OffRAC: Offloading Through Remote Accelerator Calls

OffRAC lets clients invoke FPGA-hosted accelerators directly over the network with no host CPU involved. Incoming requests are reassembled on the wire and dispatched to virtualized compute units (CNN inference, logit, normalization, top-k selection, and echo), enabling FaaS-style multi-tenant acceleration at 100 Gbps with ~10.5 µs end-to-end latency.

Network Stack

This project uses the fpgasystems/Vitis_with_100Gbps_TCP-IP network stack.

Prerequisites

Xilinx Vitis 2020.1
Xilinx Vivado 2020.1
Target platform: xilinx_u280_xdma_201920_3
CMake ≥ 3.0

1. Configure and Build the TCP Stack IPs

Run once from the repository root to synthesize the network stack HLS IPs and install them into the IP repository:

mkdir build
cd build
cmake .. -DFDEV_NAME=u280 -DTCP_STACK_EN=1 -DTCP_STACK_RX_DDR_BYPASS_EN=1
make installip

This populates build/fpga-network-stack/iprepo/ with all required IP cores, including myproject_1 (The CNN IP generated from HLS4ML).
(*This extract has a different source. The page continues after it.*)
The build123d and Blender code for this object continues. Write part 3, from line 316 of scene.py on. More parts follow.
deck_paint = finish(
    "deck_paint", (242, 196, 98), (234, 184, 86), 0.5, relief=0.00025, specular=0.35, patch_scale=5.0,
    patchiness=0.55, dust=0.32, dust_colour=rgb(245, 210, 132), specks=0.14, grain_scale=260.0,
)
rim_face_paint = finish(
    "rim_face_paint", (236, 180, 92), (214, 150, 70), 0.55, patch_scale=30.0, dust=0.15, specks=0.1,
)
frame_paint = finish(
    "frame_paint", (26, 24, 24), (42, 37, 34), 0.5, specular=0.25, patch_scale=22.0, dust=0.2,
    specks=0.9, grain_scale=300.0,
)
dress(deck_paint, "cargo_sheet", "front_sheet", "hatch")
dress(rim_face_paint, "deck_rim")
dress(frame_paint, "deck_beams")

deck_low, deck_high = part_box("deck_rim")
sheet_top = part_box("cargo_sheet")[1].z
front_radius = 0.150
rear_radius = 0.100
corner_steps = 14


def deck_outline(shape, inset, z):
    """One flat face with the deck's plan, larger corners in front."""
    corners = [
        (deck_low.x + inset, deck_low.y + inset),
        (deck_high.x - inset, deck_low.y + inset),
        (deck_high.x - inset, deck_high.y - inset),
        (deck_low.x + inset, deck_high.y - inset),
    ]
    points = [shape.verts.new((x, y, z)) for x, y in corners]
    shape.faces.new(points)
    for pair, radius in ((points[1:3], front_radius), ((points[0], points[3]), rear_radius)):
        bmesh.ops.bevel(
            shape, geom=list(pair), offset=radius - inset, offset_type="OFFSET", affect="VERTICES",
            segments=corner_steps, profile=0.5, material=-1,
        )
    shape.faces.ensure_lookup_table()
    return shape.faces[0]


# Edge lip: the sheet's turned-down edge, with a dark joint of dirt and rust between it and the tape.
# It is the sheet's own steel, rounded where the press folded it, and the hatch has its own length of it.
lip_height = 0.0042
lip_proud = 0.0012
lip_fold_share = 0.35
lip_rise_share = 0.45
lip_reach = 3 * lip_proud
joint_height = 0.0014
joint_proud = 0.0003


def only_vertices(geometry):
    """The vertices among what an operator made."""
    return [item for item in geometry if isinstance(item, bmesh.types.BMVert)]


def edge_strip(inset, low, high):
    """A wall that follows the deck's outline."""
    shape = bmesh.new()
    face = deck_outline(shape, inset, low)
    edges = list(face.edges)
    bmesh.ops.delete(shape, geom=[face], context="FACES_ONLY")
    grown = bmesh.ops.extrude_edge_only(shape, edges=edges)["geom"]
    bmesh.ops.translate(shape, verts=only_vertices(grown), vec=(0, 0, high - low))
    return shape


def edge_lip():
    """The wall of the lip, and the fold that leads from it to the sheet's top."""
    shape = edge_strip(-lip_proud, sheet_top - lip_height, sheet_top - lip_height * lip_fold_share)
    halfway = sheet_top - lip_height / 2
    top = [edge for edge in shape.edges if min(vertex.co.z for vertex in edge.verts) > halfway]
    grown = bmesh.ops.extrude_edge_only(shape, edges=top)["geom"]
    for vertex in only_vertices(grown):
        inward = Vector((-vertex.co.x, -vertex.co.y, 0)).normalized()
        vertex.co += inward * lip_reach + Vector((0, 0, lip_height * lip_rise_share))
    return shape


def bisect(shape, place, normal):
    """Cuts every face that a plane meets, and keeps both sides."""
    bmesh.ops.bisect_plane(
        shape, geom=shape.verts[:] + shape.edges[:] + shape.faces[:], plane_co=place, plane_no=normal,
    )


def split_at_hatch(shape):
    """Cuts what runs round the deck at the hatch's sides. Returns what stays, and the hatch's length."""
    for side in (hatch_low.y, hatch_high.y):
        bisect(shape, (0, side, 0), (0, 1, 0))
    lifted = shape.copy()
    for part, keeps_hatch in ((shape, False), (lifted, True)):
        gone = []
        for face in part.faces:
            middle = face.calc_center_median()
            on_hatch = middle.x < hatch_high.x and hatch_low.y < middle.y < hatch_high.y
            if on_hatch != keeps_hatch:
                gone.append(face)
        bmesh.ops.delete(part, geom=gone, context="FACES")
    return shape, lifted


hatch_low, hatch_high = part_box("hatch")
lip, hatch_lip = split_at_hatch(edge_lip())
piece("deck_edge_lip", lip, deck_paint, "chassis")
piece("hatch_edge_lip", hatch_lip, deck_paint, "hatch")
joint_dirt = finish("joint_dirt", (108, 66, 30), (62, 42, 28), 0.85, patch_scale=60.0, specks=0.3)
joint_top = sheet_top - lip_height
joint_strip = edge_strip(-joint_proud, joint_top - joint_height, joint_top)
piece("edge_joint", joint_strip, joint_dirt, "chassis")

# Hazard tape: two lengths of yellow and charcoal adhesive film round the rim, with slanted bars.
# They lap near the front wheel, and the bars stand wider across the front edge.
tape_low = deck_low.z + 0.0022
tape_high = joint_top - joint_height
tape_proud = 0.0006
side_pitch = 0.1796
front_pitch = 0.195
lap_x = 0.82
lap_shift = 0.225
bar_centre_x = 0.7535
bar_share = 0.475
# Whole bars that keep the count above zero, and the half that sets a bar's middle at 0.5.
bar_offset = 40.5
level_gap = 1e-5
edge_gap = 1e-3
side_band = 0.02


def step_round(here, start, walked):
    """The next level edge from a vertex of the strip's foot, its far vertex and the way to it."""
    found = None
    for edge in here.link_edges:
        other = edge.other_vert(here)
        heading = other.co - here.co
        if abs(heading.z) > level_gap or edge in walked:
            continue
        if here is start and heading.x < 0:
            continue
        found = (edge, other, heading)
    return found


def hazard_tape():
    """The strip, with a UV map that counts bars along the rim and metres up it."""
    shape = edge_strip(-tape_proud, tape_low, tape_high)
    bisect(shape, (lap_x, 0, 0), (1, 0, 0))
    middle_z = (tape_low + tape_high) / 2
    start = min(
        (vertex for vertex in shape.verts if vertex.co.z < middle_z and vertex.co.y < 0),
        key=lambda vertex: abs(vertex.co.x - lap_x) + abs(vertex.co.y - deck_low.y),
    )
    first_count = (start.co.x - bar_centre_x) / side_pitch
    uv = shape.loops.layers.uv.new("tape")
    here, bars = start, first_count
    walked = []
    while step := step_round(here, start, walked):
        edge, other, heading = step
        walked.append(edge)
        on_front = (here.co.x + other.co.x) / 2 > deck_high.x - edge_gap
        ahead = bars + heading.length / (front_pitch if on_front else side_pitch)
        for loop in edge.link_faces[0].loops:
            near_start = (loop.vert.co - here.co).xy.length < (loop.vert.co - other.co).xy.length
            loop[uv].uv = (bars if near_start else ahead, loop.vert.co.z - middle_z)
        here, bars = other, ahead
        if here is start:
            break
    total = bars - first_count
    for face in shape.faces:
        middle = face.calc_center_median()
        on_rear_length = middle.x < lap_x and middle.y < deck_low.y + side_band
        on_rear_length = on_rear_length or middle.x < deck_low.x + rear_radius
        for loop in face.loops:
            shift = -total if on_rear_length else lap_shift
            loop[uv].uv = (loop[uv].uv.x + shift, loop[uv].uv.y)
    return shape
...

2. Generate Xilinx IP XCI Files

The Xilinx IP cores used by offrac_krnl (AXI4-Stream FIFOs and Floating Point operators) cannot be distributed in this repository due to Xilinx licensing. Regenerate them with the provided script before building:

cd kernel/user_krnl/offrac_krnl/src/hdl/offrac
vivado -mode batch -source gen_ip.tcl

See kernel/user_krnl/offrac_krnl/src/hdl/offrac/README.md for the full list of IPs and their parameters.

3. Build the offrac Kernel

From the repository root, run a full hardware build:

make all TARGET=hw DEVICE=/opt/xilinx/platforms/xilinx_u280_xdma_201920_3/xilinx_u280_xdma_201920_3.xpfm USER_KRNL=offrac_krnl USER_KRNL_MODE=rtl NETH=4

This produces build_dir.hw.<xsa>/network.xclbin.
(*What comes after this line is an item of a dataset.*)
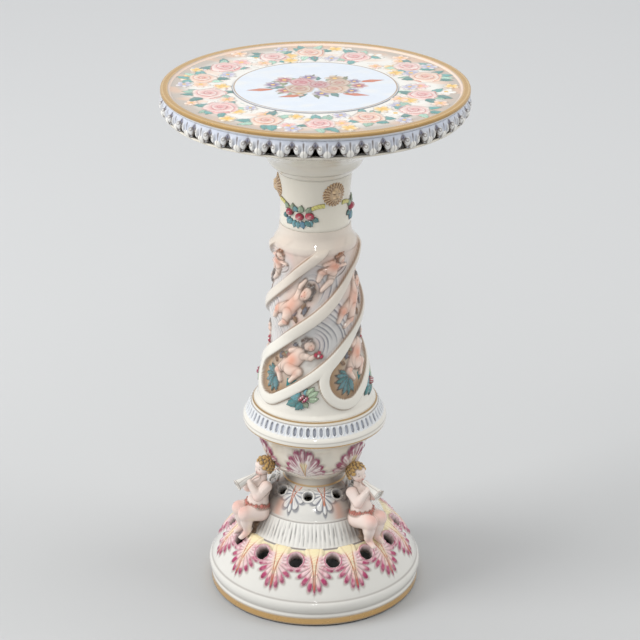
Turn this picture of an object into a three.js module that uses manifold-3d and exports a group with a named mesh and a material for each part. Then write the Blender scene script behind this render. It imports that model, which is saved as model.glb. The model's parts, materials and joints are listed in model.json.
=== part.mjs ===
// Painted porcelain pedestal with a round top, a spiral-panelled column and a pierced domed foot.
// Units are millimetres, +Z is up, and the front faces -Y. The castings stack on one steel tie rod.
import * as THREE from "three";
import { mergeVertices } from "three/addons/utils/BufferGeometryUtils.js";
import { ConvexGeometry } from "three/addons/geometries/ConvexGeometry.js";
import Module from "manifold-3d";

const wasm = await Module();
wasm.setup();

// Driving dimensions
const castingWall = 8;
const webThickness = 8;
const rodHoleRadius = 5.5;
const touchGap = 0.35;
const roundFacets = 36;

const felt = { thickness: 1.5, innerRadius: 128, setBack: 2 };
const base = {
  height: 94.5,
  footRadius: 151,
  plinthHeight: 19.5,
  beadHeight: 18.5,
  beadProud: 3,
  domeRadius: 148,
  domeFullness: 7.5,
  topRadius: 105,
  leafCount: 14,
  leafRelief: 3,
  leafTipHeight: 46,
  facetsPerLeaf: 4,
  holeRadius: 9,
  holeHeight: 84,
  holeTilt: 45,
};
const footCap = {
  height: 70,
  skirtHeight: 32.5,
  skirtTopRadius: 82,
  skirtHollow: 2.5,
  ledge: 2.5,
  domeFullness: 5,
  holeCount: 9,
  holeRadius: 5.5,
  holeHeight: 65.5,
  holeTilt: 52,
  holeTurn: -8.5,
  leafRelief: 3,
  leafHalfAngle: 17,
  facetsPerHole: 4,
};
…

4. Recompile Host Code Only

To rebuild only the host executable without re-running synthesis:

make compile USER_KRNL=offrac_krnl USER_KRNL_MODE=rtl NETH=4

The host binary is written to host/host.

5. Program

./host/host <path_to.xclbin>

Adding a Custom Accelerator

kernel/user_krnl/offrac_krnl/src/hdl/offrac/template_workload.v is a minimal template for integrating your own accelerator into OffRAC. Copy and rename it, then fill in the three marked sections:

Workload ID — assign a new ID constant in the module parameters (e.g. TEMPLATE = 16'b1000, workload byte 08 00). The gating logic at the top of the module forwards AXI-Stream beats here only when the 16-bit workload field in the request header matches that ID.
Packet parser (optional, commented out) — if your accelerator expects a different data width than the 512-bit network bus, insert a packet_parser stage to re-pack the beats before passing them to the compute core.
Accelerator instance (commented out) — instantiate your HLS or RTL core and connect its AXI-Stream in_r / out_r ports. The template uses a 15-cycle delay counter as a stand-in for this stage.

Once the module is complete, instantiate it inside pkt_logic.v.

Payload Format

Every invocation is a raw TCP byte stream. All multi-byte integers are little-endian.

Header (64 bytes, sent once per connection)

Offset	Size	Value	Description
0–55	56 B	`0xFF` × 56	Reserved / padding
56–59	4 B	`uint32`	Total message size in bytes (header + all data lines)
60–61	2 B	`0xFFFF`	TOP-k configuration, K
62–63	2 B	`uint16`	Workload ID (see table below)

Workload IDs

Bytes (hex, wire order)	Workload	Response size
`00 00`	Echo	same as input data
`02 00`	CNN	24KB input response with 64B
`03 00`	Logit	input data - 64
`05 00`	Normalization	input data - 64

Quick Test with `nc`

The examples below use nc to simply test the offrac with top-k invocation. Replace <FPGA_IP> and <PORT> with the board's IP and the target port (2888 by default).

Top-K (workload `0x0100`)

Send 1 line of 16 integers (values 0–15, each 4-byte); receive 64 bytes of top-k results. Should be able to monitor using wireshark.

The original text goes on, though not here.